• Exercise requirements:
Return only the lines between the line holding "module drawer_bottom(row, column)" and the line holding "before = set(bpy.data.objects)", the two boundary lines included, exactly as they appear.

^^^^^^^^^^^^^^^^

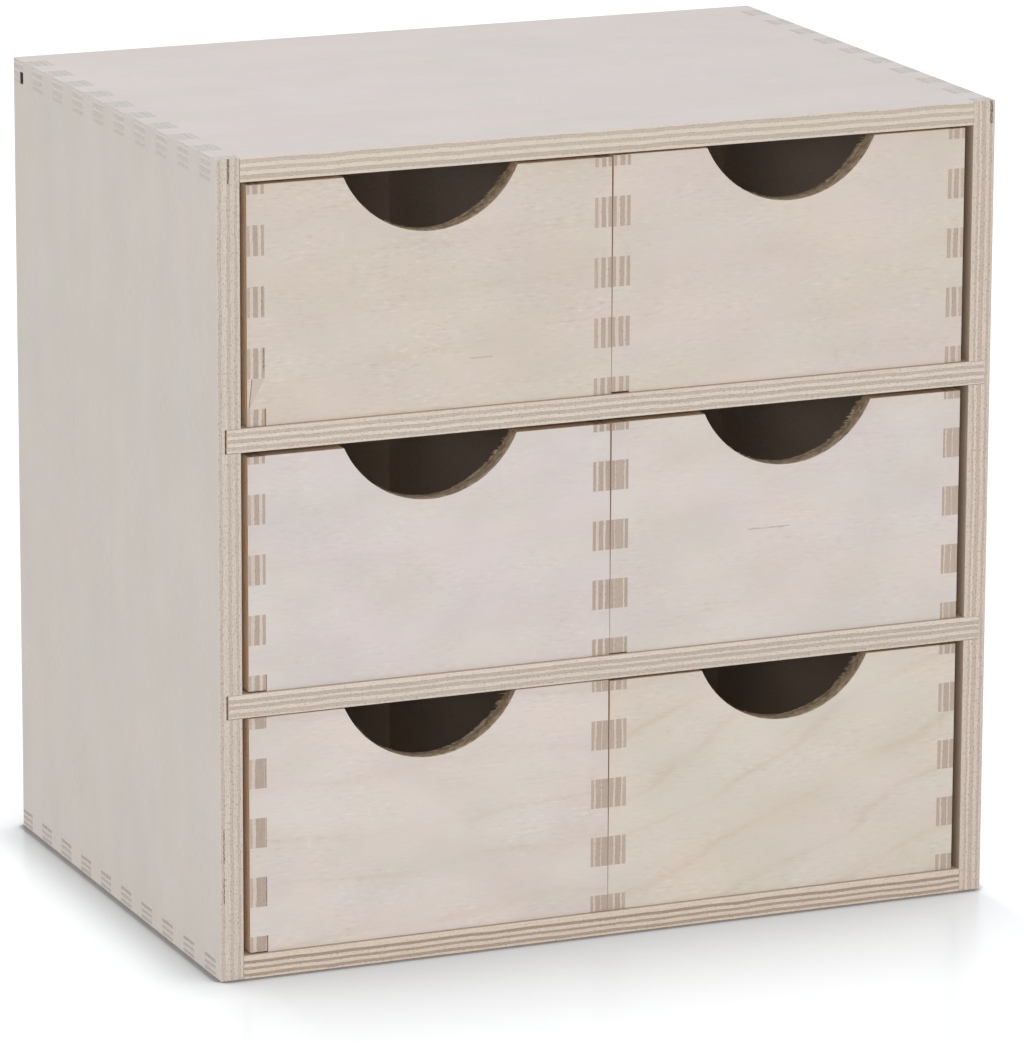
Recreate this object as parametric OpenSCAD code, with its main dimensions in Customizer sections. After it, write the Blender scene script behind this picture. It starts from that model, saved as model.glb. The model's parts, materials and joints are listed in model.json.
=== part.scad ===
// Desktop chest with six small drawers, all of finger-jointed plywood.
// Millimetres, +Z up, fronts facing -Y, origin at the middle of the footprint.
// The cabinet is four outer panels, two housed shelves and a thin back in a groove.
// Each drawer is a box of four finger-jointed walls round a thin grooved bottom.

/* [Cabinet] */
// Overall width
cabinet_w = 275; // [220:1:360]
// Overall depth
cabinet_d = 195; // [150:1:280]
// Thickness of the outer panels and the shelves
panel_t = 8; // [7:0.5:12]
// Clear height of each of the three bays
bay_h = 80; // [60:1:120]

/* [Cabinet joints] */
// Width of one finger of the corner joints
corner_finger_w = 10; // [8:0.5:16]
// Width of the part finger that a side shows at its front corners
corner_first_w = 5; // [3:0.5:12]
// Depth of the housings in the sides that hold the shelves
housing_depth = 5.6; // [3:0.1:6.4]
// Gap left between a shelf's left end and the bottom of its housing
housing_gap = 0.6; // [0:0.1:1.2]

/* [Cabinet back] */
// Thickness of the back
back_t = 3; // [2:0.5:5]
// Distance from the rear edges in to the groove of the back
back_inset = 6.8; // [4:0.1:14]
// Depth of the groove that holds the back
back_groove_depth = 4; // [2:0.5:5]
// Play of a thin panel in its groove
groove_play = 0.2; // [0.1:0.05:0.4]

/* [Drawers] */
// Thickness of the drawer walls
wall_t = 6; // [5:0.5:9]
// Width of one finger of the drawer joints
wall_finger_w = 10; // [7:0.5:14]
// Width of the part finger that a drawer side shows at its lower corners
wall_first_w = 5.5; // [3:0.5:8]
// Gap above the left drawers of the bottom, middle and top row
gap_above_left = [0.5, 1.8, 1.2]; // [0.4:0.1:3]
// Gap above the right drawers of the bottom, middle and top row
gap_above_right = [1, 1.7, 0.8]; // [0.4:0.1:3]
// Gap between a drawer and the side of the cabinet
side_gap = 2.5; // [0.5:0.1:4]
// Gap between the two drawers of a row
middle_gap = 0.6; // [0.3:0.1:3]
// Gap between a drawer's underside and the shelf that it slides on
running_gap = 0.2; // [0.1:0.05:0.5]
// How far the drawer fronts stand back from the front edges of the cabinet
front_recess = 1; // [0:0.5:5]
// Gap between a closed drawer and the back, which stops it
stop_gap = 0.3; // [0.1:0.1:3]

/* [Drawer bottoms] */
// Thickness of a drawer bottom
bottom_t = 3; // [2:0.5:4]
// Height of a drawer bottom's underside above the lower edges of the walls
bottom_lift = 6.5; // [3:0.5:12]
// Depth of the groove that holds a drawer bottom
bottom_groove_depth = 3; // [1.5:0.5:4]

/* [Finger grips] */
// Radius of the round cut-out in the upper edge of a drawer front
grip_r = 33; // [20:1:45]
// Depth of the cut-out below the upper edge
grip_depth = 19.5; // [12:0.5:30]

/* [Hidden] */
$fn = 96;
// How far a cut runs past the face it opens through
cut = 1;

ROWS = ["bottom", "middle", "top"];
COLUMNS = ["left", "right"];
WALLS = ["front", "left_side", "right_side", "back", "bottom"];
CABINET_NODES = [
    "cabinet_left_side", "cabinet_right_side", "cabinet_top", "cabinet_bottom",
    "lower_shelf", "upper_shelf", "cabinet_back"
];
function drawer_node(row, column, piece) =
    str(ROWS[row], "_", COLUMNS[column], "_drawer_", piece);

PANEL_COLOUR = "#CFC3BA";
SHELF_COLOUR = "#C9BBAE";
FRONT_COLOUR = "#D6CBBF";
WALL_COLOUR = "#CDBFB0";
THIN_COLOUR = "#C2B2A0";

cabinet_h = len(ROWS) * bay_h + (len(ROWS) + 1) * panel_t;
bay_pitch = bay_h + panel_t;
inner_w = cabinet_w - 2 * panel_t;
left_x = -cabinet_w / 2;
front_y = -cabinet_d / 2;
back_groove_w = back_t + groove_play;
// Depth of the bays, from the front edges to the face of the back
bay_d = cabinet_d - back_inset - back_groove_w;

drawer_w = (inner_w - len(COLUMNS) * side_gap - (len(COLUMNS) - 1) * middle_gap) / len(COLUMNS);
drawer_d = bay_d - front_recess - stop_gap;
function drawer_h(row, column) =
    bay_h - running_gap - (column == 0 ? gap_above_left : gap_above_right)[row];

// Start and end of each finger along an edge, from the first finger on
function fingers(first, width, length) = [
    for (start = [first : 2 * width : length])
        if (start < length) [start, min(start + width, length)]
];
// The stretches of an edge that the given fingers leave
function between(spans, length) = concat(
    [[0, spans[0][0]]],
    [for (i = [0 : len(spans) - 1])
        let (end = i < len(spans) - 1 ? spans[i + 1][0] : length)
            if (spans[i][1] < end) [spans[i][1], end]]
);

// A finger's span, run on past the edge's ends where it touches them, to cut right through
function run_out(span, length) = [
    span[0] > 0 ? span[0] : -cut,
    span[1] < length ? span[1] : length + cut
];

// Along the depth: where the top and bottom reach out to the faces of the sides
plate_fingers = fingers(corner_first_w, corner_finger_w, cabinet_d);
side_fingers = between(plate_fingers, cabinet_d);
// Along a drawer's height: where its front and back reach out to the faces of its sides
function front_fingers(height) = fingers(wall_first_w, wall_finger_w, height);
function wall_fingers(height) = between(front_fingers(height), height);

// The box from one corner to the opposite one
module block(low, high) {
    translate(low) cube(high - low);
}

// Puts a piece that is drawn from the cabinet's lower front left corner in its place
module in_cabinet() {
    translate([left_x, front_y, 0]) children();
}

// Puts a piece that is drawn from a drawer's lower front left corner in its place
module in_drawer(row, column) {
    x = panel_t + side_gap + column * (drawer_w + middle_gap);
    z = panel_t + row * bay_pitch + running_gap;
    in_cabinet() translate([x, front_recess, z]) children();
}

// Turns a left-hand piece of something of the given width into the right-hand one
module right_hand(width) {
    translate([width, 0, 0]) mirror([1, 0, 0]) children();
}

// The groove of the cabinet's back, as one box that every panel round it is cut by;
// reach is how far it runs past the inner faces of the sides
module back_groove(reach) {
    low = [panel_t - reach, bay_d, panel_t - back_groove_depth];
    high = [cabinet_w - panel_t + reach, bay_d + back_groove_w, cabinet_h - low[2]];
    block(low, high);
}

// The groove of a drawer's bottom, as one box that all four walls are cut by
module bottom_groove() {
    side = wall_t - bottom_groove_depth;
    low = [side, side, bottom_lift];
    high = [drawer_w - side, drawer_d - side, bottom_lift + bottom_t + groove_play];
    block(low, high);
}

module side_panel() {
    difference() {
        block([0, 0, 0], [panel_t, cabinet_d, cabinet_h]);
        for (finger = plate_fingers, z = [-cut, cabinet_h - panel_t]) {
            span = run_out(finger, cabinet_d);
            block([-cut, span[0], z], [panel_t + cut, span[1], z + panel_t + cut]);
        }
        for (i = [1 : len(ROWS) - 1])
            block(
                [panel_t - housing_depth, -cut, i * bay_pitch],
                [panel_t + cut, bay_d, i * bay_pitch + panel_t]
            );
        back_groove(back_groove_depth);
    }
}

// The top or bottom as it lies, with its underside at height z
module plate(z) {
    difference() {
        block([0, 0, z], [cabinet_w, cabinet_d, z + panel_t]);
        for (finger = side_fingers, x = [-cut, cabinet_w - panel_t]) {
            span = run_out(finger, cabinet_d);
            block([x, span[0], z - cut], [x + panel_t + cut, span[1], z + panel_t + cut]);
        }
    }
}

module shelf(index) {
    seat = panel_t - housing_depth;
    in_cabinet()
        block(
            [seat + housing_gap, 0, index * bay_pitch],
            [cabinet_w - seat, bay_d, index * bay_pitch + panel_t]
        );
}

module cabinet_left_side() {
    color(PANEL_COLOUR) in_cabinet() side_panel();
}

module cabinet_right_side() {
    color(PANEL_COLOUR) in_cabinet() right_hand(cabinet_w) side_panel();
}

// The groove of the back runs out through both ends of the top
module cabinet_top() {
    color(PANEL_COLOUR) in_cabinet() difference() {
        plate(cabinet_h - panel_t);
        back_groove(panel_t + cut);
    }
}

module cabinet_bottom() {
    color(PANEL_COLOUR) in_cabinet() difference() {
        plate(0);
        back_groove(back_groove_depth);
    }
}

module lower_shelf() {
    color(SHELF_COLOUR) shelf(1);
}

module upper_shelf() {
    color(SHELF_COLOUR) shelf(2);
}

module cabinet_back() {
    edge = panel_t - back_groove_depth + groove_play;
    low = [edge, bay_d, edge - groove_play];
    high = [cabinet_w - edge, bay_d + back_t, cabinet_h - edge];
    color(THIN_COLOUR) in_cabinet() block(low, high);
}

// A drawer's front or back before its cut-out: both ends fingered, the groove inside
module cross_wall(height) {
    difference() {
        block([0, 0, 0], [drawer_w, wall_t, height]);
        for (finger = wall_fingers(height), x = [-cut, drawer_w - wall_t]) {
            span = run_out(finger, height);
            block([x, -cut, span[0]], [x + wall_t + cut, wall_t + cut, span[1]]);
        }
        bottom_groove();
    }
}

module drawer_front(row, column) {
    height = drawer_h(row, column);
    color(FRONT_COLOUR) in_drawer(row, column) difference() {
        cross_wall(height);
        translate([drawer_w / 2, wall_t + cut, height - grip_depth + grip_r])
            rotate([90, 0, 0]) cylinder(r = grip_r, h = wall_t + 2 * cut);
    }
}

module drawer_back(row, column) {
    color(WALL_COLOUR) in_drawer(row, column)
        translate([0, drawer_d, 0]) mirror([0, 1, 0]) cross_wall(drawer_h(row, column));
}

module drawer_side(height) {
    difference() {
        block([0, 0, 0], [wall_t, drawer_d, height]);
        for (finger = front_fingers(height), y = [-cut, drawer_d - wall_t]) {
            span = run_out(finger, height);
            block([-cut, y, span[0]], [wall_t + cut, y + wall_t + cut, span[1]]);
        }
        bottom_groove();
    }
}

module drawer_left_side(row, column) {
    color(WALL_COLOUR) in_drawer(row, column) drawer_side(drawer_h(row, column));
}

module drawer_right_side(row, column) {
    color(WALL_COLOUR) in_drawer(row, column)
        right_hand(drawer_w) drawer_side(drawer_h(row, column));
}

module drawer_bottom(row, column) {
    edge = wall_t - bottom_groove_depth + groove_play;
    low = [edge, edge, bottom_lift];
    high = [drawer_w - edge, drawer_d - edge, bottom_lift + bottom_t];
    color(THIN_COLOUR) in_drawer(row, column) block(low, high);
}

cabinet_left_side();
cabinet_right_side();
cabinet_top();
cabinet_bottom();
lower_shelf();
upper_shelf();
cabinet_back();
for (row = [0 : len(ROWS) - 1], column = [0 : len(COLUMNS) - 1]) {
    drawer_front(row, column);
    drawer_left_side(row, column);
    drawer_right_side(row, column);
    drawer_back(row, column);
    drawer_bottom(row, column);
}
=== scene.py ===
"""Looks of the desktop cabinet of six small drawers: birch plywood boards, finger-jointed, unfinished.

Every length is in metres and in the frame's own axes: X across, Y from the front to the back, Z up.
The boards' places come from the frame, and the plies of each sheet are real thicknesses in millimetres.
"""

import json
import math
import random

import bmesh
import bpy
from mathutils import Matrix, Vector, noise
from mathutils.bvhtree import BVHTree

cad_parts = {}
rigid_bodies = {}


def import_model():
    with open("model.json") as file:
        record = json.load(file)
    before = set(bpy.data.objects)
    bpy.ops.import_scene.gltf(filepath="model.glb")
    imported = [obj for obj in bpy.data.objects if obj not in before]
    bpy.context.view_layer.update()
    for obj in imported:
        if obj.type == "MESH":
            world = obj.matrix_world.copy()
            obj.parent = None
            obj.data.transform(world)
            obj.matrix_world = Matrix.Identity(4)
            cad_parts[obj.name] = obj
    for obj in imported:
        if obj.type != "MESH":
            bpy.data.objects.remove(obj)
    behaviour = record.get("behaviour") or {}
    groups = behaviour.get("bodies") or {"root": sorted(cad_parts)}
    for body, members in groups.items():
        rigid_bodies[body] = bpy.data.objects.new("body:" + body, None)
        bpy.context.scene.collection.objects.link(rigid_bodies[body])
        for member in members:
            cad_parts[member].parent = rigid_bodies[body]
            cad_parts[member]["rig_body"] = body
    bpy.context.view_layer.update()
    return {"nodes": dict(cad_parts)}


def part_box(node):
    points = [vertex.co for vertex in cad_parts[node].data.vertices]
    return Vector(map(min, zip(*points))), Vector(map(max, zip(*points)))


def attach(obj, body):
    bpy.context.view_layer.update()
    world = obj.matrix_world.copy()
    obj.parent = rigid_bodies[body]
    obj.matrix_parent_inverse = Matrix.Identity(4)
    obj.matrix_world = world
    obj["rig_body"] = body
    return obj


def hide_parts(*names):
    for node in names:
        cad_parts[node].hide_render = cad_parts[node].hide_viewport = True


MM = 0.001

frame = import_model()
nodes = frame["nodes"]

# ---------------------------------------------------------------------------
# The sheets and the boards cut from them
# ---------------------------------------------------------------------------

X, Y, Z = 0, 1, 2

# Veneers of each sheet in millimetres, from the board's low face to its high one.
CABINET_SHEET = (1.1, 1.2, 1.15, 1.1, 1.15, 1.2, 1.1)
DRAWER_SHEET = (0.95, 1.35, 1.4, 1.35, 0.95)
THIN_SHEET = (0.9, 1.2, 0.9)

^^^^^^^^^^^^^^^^

• Answer to the task:
module drawer_bottom(row, column) {
    edge = wall_t - bottom_groove_depth + groove_play;
    low = [edge, edge, bottom_lift];
    high = [drawer_w - edge, drawer_d - edge, bottom_lift + bottom_t];
    color(THIN_COLOUR) in_drawer(row, column) block(low, high);
}

cabinet_left_side();
cabinet_right_side();
cabinet_top();
cabinet_bottom();
lower_shelf();
upper_shelf();
cabinet_back();
for (row = [0 : len(ROWS) - 1], column = [0 : len(COLUMNS) - 1]) {
    drawer_front(row, column);
    drawer_left_side(row, column);
    drawer_right_side(row, column);
    drawer_back(row, column);
    drawer_bottom(row, column);
}
=== scene.py ===
"""Looks of the desktop cabinet of six small drawers: birch plywood boards, finger-jointed, unfinished.

Every length is in metres and in the frame's own axes: X across, Y from the front to the back, Z up.
The boards' places come from the frame, and the plies of each sheet are real thicknesses in millimetres.
"""

import json
import math
import random

import bmesh
import bpy
from mathutils import Matrix, Vector, noise
from mathutils.bvhtree import BVHTree

cad_parts = {}
rigid_bodies = {}


def import_model():
    with open("model.json") as file:
        record = json.load(file)
    before = set(bpy.data.objects)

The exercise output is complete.